Medina dizia ainda que “o restante valor de aquisição será liquidado através de crédito bancário“. No entanto, não dizia qual era o valor da casa. De acordo com a escritura consultada pelo Observador, Fernando Medina e a mulher pagaram 645.000 euros pelo imóvel. Há aqui, no mínimo, um acréscimo patrimonial de mais 445 mil euros, o que justificaria uma nova actualização junto do TC.

A escritura diz ainda que, para comprar a casa, Fernando Medina e a mulher contraíram um empréstimo junto do banco Santander, com a duração de 32 anos, no valor de 517. 600 euros. Mais uma omissão, que deveria ter sido revelada em nova declaração de rendimentos. Na última declaração entregue, Medina referia apenas um crédito habitação anterior (no valor de 313.726 euros), mas não o novo — que provavelmente ainda não estava concluído na altura da última atualização. Quando passou a estar, teria de o declarar na parte da declaração referente ao “passivo”.

Fernando Medina e a mulher compraram a casa a um particular, uma informação que consta da escritura, mas que não é de declaração obrigatória no Tribunal Constitucional. A compra foi mediada pela imobiliária Home Lovers. O que também consta da escritura é que a casa tem dois pisos (sexto e sétimo andar), que tem uma arrecadação situada no piso -4 do prédio e que tem dois lugares de garagem no piso -1 do mesmo prédio.

De acordo com a caderneta predial urbana do imóvel — registada na Autoridade Tributária e à qual o Observador também teve acesso — a casa é um T4, com uma área bruta privativa de 181,9 m2 e uma área bruta dependente de 46,12 m2.

Retificação teria de ser analisada pelo Ministério Público

O que acontece então a Fernando Medina por não ter cumprido escrupulosamente a lei? A primeira coisa que o autarca teria que fazer, depois de detetada a omissão, seria enviar para o TC a indicação de que é proprietário do imóvel, já que houve uma mais-valia patrimonial. O próprio TC poderá — a partir do momento em que sabe que há um ativo patrimonial não declarado — notificar Fernando Medina para retificar a declaração.

Mesmo que Fernando Medina enviasse já mais informações para o TC, a nova declaração teria de ser analisada pelo Ministério Público, que depois decidiria sobre a possibilidade de abertura de um processo administrativo.
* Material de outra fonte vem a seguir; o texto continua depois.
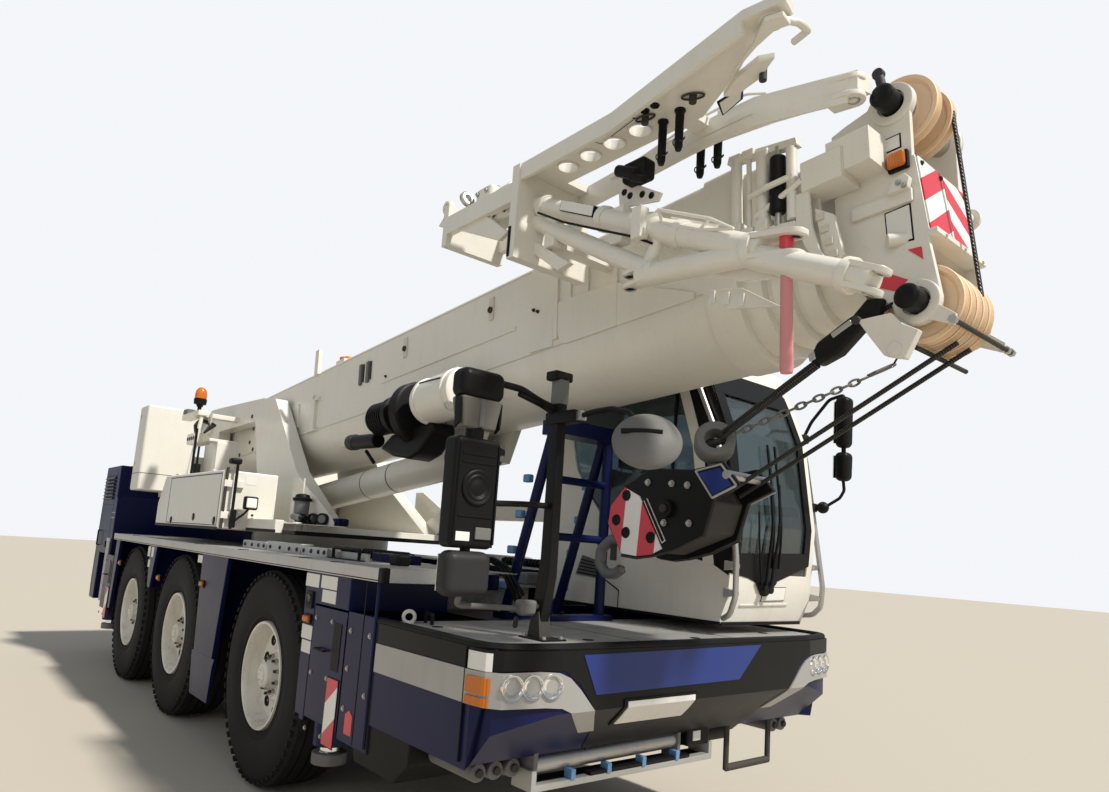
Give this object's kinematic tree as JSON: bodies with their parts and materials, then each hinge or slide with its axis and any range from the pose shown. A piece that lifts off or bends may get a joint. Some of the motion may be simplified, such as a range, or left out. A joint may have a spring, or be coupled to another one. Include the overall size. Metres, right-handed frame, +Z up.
{
  "type": "mobile crane",
  "caption": "Three-axle compact mobile crane: low navy carrier with outriggers, slewing white superstructure, telescopic boom with folded jib, liftable cab.",
  "frame": {"origin": "on the ground under the middle of the whole crane, as it stands ready for the road", "axes": "+X forward, +Y to the crane's left, +Z up"},
  "size_m": [10.1395, 2.9, 3.7066],
  "materials": {
    "white_paint": "satin",
    "navy_paint": "gloss",
    "black_steel": "satin",
    "black_paint": "satin",
    "engine_iron": null,
    "deck_plate": null,
    "tyre": null,
    "rim_paint": "satin",
    "rod_chrome": null,
    "cab_glass": null,
    "seat_fabric": null,
    "black_plastic": null,
    "sheave_nylon": null,
    "winch_steel": null
  },
  "bodies": {
    "carrier": {"chassis_frame": "black_steel", "slew_ring": "black_steel", "deck_left": "navy_paint", "deck_right": "navy_paint", "centre_deck": "deck_plate", "front_module": "navy_paint", "rear_housing": "navy_paint", "engine_block": "engine_iron", "boom_rest": "navy_paint", "mirror_post": "black_plastic", "front_steps": "black_steel", "axle_1": "black_steel", "axle_2": "black_steel", "axle_3": "black_steel"},
    "knuckle_1_left": {"knuckle_1_left": "black_steel"},
    "knuckle_1_right": {"knuckle_1_right": "black_steel"},
    "knuckle_3_left": {"knuckle_3_left": "black_steel"},
    "knuckle_3_right": {"knuckle_3_right": "black_steel"},
    "wheel_1_left": {"tyre_1_left": "tyre", "rim_1_left": "rim_paint"},
    "wheel_1_right": {"tyre_1_right": "tyre", "rim_1_right": "rim_paint"},
    "wheel_2_left": {"tyre_2_left": "tyre", "rim_2_left": "rim_paint"},
    "wheel_2_right": {"tyre_2_right": "tyre", "rim_2_right": "rim_paint"},
    "wheel_3_left": {"tyre_3_left": "tyre", "rim_3_left": "rim_paint"},
    "wheel_3_right": {"tyre_3_right": "tyre", "rim_3_right": "rim_paint"},
    "beam_front_left": {"outrigger_beam_front_left": "navy_paint"},
    "jack_front_left": {"jack_front_left": "rod_chrome"},
    "beam_front_right": {"outrigger_beam_front_right": "navy_paint"},
    "jack_front_right": {"jack_front_right": "rod_chrome"},
    "beam_rear_left": {"outrigger_beam_rear_left": "navy_paint"},
    "jack_rear_left": {"jack_rear_left": "rod_chrome"},
    "beam_rear_right": {"outrigger_beam_rear_right": "navy_paint"},
    "jack_rear_right": {"jack_rear_right": "rod_chrome"},
    "superstructure": {"turntable_frame": "white_paint", "consoles": "white_paint", "counterweight": "white_paint"},
    "winch": {"winch_drum": "winch_steel"},
    "boom": {"boom_base": "white_paint", "jib": "white_paint", "side_unit": "black_plastic"},
    "luff_barrel": {"luff_barrel": "white_paint"},
    "luff_rod": {"luff_rod": "rod_chrome"},
    "section_2": {"boom_section_2": "white_paint"},
    "section_3": {"boom_section_3": "white_paint"},
    "section_4": {"boom_section_4": "white_paint"},
    "head": {"boom_head": "white_paint", "head_sheaves": "sheave_nylon", "hook_block": "black_paint"},
    "cab_arm": {"cab_arm": "white_paint"},
    "cab": {"cab_shell": "white_paint", "cab_glass": "cab_glass", "cab_seat": "seat_fabric", "cab_mirrors": "black_plastic"},
    "cab_door": {"cab_door": "white_paint", "door_glass": "cab_glass"}
  },
  "joints": [
    {"name": "steer_1_left", "type": "hinge", "parent": "carrier", "child": "knuckle_1_left", "pos_m": [1.07, 0.77, 0.683], "axis": [0, 0, 1], "range_deg": [-28, 28]},
    {"name": "steer_1_right", "type": "hinge", "parent": "carrier", "child": "knuckle_1_right", "pos_m": [1.07, -0.77, 0.683], "axis": [0, 0, 1], "range_deg": [-28.01, 28.01]},
    {"name": "steer_3_left", "type": "hinge", "parent": "carrier", "child": "knuckle_3_left", "pos_m": [-2.845, 0.77, 0.683], "axis": [0, 0, 1], "range_deg": [-16.81, 16.81]},
    {"name": "steer_3_right", "type": "hinge", "parent": "carrier", "child": "knuckle_3_right", "pos_m": [-2.845, -0.77, 0.683], "axis": [0, 0, 1], "range_deg": [-16.81, 16.81]},
    {"name": "spin_1_left", "type": "hinge", "parent": "knuckle_1_left", "child": "wheel_1_left", "pos_m": [1.07, 1.048, 0.683], "axis": [0, 1, 0], "continuous": true},
    {"name": "spin_1_right", "type": "hinge", "parent": "knuckle_1_right", "child": "wheel_1_right", "pos_m": [1.07, -1.048, 0.683], "axis": [0, 1, 0], "continuous": true},
    {"name": "spin_2_left", "type": "hinge", "parent": "carrier", "child": "wheel_2_left", "pos_m": [-1.088, 1.048, 0.683], "axis": [0, 1, 0], "continuous": true},
    {"name": "spin_2_right", "type": "hinge", "parent": "carrier", "child": "wheel_2_right", "pos_m": [-1.088, -1.048, 0.683], "axis": [0, 1, 0], "continuous": true},
    {"name": "spin_3_left", "type": "hinge", "parent": "knuckle_3_left", "child": "wheel_3_left", "pos_m": [-2.845, 1.048, 0.683], "axis": [0, 1, 0], "continuous": true},
    {"name": "spin_3_right", "type": "hinge", "parent": "knuckle_3_right", "child": "wheel_3_right", "pos_m": [-2.845, -1.048, 0.683], "axis": [0, 1, 0], "continuous": true},
    {"name": "beam_out_front_left", "type": "slide", "parent": "carrier", "child": "beam_front_left", "axis": [0, 1, 0], "range_m": [0, 1.6]},
    {"name": "jack_down_front_left", "type": "slide", "parent": "beam_front_left", "child": "jack_front_left", "axis": [0, 0, -1], "range_m": [0, 0.42]},
    {"name": "beam_out_front_right", "type": "slide", "parent": "carrier", "child": "beam_front_right", "axis": [0, -1, 0], "range_m": [0, 1.6]},
    {"name": "jack_down_front_right", "type": "slide", "parent": "beam_front_right", "child": "jack_front_right", "axis": [0, 0, -1], "range_m": [0, 0.42]},
    {"name": "beam_out_rear_left", "type": "slide", "parent": "carrier", "child": "beam_rear_left", "axis": [0, 1, 0], "range_m": [0, 1.6]},
    {"name": "jack_down_rear_left", "type": "slide", "parent": "beam_rear_left", "child": "jack_rear_left", "axis": [0, 0, -1], "range_m": [0, 0.42]},
    {"name": "beam_out_rear_right", "type": "slide", "parent": "carrier", "child": "beam_rear_right", "axis": [0, -1, 0], "range_m": [0, 1.6]},
    {"name": "jack_down_rear_right", "type": "slide", "parent": "beam_rear_right", "child": "jack_rear_right", "axis": [0, 0, -1], "range_m": [0, 0.42]},
    {"name": "slew", "type": "hinge", "parent": "carrier", "child": "superstructure", "pos_m": [-1.03, 0, 1.495], "axis": [0, 0, 1], "range_deg": [0, 125]},
    {"name": "winch_turn", "type": "hinge", "parent": "superstructure", "child": "winch", "pos_m": [-2.71, 0, 1.89], "axis": [0, 1, 0], "continuous": true},
    {"name": "luff", "type": "hinge", "parent": "superstructure", "child": "boom", "pos_m": [-3.38, 0, 2.78], "axis": [0, -1, 0], "range_deg": [0, 78]},
    {"name": "luff_barrel_tilt", "type": "hinge", "parent": "superstructure", "child": "luff_barrel", "pos_m": [-1.63, 0, 1.92], "axis": [0, -1, 0], "range_deg": [0, 85.91]},
    {"name": "luff_rod_out", "type": "slide", "parent": "luff_barrel", "child": "luff_rod", "axis": [0.994, 0, 0.1093], "range_m": [0, 2.3813]},
    {"name": "extend_section_2", "type": "slide", "parent": "boom", "child": "section_2", "axis": [0.9976, 0, 0.0698], "range_m": [0, 6.6]},
    {"name": "extend_section_3", "type": "slide", "parent": "section_2", "child": "section_3", "axis": [0.9976, 0, 0.0698], "range_m": [0, 6.601]},
    {"name": "extend_section_4", "type": "slide", "parent": "section_3", "child": "section_4", "axis": [0.9976, 0, 0.0698], "range_m": [0, 6.601]},
    {"name": "extend_head", "type": "slide", "parent": "section_4", "child": "head", "axis": [0.9976, 0, 0.0698], "range_m": [0, 6.601]},
    {"name": "cab_lift", "type": "hinge", "parent": "superstructure", "child": "cab_arm", "pos_m": [0.51, 0.6, 1.89], "axis": [0, -1, 0], "range_deg": [0, 45]},
    {"name": "cab_level", "type": "hinge", "parent": "cab_arm", "child": "cab", "pos_m": [1.9, 0.6, 1.89], "axis": [0, 1, 0], "range_deg": [0, 45.05]},
    {"name": "cab_door_swing", "type": "hinge", "parent": "cab", "child": "cab_door", "pos_m": [2.055, 1.2803, 2], "axis": [0, 0, 1], "range_deg": [0, 80]}
  ],
  "couplings": [
    {"joint": "steer_1_right", "follows": "steer_1_left", "ratio": 1},
    {"joint": "steer_3_left", "follows": "steer_1_left", "ratio": -0.6},
    {"joint": "steer_3_right", "follows": "steer_1_left", "ratio": -0.6},
    {"joint": "luff_barrel_tilt", "follows": "luff", "ratio": 1.1008},
    {"joint": "luff_rod_out", "follows": "luff", "m_per_rad": 1.7485},
    {"joint": "extend_section_3", "follows": "extend_section_2", "ratio": 1},
    {"joint": "extend_section_4", "follows": "extend_section_2", "ratio": 1},
    {"joint": "extend_head", "follows": "extend_section_2", "ratio": 1},
    {"joint": "cab_level", "follows": "cab_lift", "ratio": 1}
  ]
}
A lei é clara no artigo 6.º A, quanto à “omissão ou inexatidão”:

“Sem prejuízo das competências cometidas por lei a outras entidades, quando, por qualquer modo, seja comunicada ou denunciada ao Tribunal Constitucional a ocorrência de alguma omissão ou inexatidão nas declarações previstas nos artigos 1.º e 2.º, o respetivo Presidente levará tal comunicação ou denúncia ao conhecimento do representante do Ministério Público junto do mesmo Tribunal, para os efeitos tidos por convenientes.”

Ainda sobre o incumprimento, a lei diz que, em caso de “não apresentação das declarações previstas nos artigos 1.º e 2.º” — que estabelecem, por exemplo, a necessidade de descrever o “património imobiliário”, mas também o “passivo (…) em relação (…) a instituições de crédito e a quaisquer empresas” –, o autarca incorre em “declaração de perda do mandato, demissão ou destituição judicial, consoante os casos.”
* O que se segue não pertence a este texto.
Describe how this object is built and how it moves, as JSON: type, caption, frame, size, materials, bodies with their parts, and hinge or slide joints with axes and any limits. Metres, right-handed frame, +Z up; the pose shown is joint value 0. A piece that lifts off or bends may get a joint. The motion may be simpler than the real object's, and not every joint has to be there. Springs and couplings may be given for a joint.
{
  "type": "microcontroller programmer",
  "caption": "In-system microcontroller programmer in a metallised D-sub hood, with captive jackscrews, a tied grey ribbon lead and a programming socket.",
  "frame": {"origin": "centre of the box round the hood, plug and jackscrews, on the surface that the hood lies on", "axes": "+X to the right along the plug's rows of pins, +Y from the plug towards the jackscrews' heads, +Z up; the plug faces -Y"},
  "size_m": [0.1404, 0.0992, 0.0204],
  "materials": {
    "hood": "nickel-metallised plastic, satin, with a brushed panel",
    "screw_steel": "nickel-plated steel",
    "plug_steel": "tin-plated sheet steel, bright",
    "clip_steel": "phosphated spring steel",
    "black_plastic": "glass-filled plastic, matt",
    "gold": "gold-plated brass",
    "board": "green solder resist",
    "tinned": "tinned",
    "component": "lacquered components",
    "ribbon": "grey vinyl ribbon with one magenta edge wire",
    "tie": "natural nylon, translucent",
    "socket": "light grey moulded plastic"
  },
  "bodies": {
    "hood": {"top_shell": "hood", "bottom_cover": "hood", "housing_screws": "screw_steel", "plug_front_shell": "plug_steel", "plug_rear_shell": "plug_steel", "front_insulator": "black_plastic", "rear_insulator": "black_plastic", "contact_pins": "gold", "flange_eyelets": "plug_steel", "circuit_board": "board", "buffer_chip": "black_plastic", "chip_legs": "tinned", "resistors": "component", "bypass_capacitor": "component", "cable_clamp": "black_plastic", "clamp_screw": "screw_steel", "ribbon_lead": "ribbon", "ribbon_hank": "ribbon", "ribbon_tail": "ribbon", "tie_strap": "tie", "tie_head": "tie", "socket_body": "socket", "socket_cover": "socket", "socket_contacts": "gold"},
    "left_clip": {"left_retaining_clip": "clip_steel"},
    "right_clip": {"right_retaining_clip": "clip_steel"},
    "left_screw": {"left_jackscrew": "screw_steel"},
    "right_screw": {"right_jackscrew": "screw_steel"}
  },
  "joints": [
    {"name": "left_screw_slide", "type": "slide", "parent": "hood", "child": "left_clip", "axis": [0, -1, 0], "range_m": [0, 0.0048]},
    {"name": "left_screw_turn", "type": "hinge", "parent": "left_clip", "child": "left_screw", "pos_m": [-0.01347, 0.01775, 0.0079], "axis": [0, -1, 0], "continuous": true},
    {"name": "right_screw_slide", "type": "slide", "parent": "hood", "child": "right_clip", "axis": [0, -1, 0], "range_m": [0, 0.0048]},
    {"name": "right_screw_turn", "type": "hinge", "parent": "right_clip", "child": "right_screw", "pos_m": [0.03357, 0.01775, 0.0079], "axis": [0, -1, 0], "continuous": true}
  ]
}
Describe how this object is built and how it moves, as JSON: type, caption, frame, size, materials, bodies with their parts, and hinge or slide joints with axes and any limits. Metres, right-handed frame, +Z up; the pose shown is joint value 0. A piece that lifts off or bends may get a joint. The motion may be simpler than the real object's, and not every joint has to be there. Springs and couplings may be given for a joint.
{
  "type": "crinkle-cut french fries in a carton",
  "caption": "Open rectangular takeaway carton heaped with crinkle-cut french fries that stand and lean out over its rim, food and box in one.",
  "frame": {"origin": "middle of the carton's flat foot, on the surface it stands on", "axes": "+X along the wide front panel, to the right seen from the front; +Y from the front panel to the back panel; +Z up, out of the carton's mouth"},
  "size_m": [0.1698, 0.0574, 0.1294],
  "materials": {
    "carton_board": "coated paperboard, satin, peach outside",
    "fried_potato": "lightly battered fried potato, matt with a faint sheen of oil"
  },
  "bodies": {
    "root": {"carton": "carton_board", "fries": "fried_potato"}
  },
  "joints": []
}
A lei destaca que isso acontece “consoante os casos”. Ou seja, a situação poderia ser mais delicada se Fernando Medina não tivesse declarado que tinha pago um sinal para compra da casa.

O caso do presidente da câmara de Sintra, Basílio Horta — que declarou ter uma conta de 5,6 mil euros que era afinal de 5,6 milhões — também teve de ir para análise do Ministério Público junto do Tribunal Constitucional.
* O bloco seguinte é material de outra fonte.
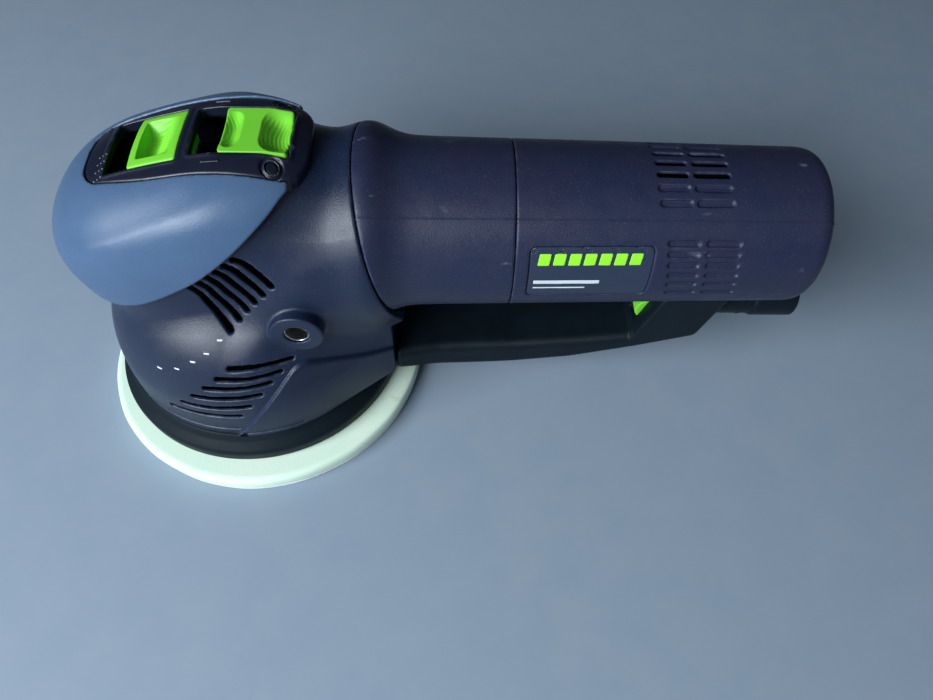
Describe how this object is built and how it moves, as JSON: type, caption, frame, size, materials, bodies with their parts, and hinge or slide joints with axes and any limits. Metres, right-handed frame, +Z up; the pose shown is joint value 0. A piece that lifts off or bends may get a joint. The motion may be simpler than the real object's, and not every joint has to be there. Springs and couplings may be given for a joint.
{
  "type": "dual action polisher",
  "caption": "Hand-held dual action polisher: geared eccentric head on a round pad, motor in a barrel grip behind it, and a dust duct with a hose port under the barrel.",
  "frame": {"origin": "centre of the spindle's axis on the plane of the pad's working face", "axes": "+Z up out of the pad along the spindle, +X rearwards along the barrel towards the hose port, +Y to the right of someone who stands behind the tool and faces its head"},
  "size_m": [0.3202, 0.15, 0.1382],
  "materials": {
    "housing_plastic": "fine grained, slightly glossy navy plastic with light scuffs",
    "soft_grip": "satin blue-grey soft rubber",
    "green_plastic": "satin bright green plastic",
    "black_plastic": "fine grained black plastic",
    "black_rubber": "matte black rubber",
    "pad_foam": "pale open-cell foam",
    "pad_felt": "short white felt nap",
    "label_film": "printed film, satin",
    "steel": "ground steel",
    "cast_alloy": "die-cast, lightly sandblasted",
    "iron_laminate": "stacked laminations",
    "brass": "plain brass",
    "carbon": "dull carbon",
    "circuit": "potted circuit module"
  },
  "bodies": {
    "tool_body": {"gear_housing": "housing_plastic", "head_grip": "soft_grip", "switch_panel": "housing_plastic", "panel_screw_left": "steel", "panel_screw_right": "steel", "barrel_front_shell": "housing_plastic", "barrel_rear_shell": "housing_plastic", "label_plate": "label_film", "power_inlet": "black_plastic", "inlet_pin_left": "brass", "inlet_pin_right": "brass", "extraction_duct": "black_plastic", "hose_port": "black_rubber", "power_switch": "black_plastic", "skirt_ring": "black_rubber", "bearing_bridge": "cast_alloy", "ring_gear": "steel", "lower_spindle_bearing": "steel", "upper_spindle_bearing": "steel", "front_motor_bearing": "steel", "bearing_plate": "cast_alloy", "stator": "iron_laminate", "rear_motor_bearing": "steel", "rear_bearing_holder": "black_plastic", "brush_holder_left": "brass", "brush_holder_right": "brass", "carbon_brush_left": "carbon", "carbon_brush_right": "carbon", "electronics_module": "circuit", "handle_insert_left": "steel", "handle_insert_right": "steel"},
    "dial": {"speed_dial": "green_plastic"},
    "slider": {"power_slider": "green_plastic", "slider_arm": "black_plastic"},
    "mode_slide_body": {"mode_carriage": "black_plastic"},
    "mode_button_body": {"mode_button": "green_plastic"},
    "spindle": {"eccentric_spindle": "steel", "counterweight": "cast_alloy", "crown_gear": "steel", "spindle_nut": "steel"},
    "pad": {"pad_felt_face": "pad_felt", "foam_pad": "pad_foam", "backing_plate": "black_plastic", "pad_hub": "cast_alloy", "pad_bolt_washer": "steel", "pad_bolt": "steel", "pad_bearing": "steel", "pad_gear": "steel"},
    "armature": {"armature_shaft": "steel", "bevel_pinion": "steel", "armature_core": "iron_laminate", "commutator": "brass", "cooling_fan": "black_plastic"}
  },
  "joints": [
    {"name": "dial_turn", "type": "hinge", "parent": "tool_body", "child": "dial", "pos_m": [0.1812, -0.007, 0.05], "axis": [0, 1, 0], "range_deg": [0, 270]},
    {"name": "power_slide", "type": "slide", "parent": "tool_body", "child": "slider", "axis": [-0.9781, 0, -0.2079], "range_m": [0, 0.009]},
    {"name": "mode_slide", "type": "slide", "parent": "tool_body", "child": "mode_slide_body", "axis": [-1, 0, 0], "range_m": [0, 0.01]},
    {"name": "mode_press", "type": "slide", "parent": "mode_slide_body", "child": "mode_button_body", "axis": [0, 0, -1], "range_m": [0, 0.002], "stiffness_N_per_m": 500, "springref_m": -0.002},
    {"name": "spindle_spin", "type": "hinge", "parent": "tool_body", "child": "spindle", "pos_m": [0, 0, 0], "axis": [0, 0, 1], "continuous": true},
    {"name": "pad_spin", "type": "hinge", "parent": "spindle", "child": "pad", "pos_m": [0.00177, -0.00177, 0], "axis": [0, 0, 1], "continuous": true},
    {"name": "armature_spin", "type": "hinge", "parent": "tool_body", "child": "armature", "pos_m": [0, 0, 0.0934], "axis": [1, 0, 0], "continuous": true}
  ],
  "couplings": [
    {"joint": "pad_spin", "follows": "spindle_spin", "ratio": -1.0976},
    {"joint": "armature_spin", "follows": "spindle_spin", "ratio": 2.9167}
  ]
}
Basílio declarou ao TC conta de 5,6 mil euros que, afinal, era de 5,6 milhões

A Procuradoria-Geral da República explicou então ao Observador que Basílio Horta acabou por solicitar ao TC “a retificação de duas declarações de rendimentos por si anteriormente entregues, relativas aos anos de 2010 e 2011, por nelas ter detetado um lapso no que concerne ao valor de um dos depósitos aí mencionado”. Na fundamentação, explicou a PGR, o autarca de Sintra deu como “fundamento do pedido de retificação” o “facto de o referido depósito estar indicado, no valor devido, numa declaração posterior, relativa ao ano de 2014, igualmente constante do seu processo de declarações de rendimentos.” A PGR explicava ainda que “o processo de declarações de rendimentos do declarante” iria “posteriormente ao Ministério Público junto do Tribunal Constitucional, para apreciação, no âmbito da sua normal atividade de fiscalização de processos de declarações de rendimentos de titulares de cargos políticos e equiparados”.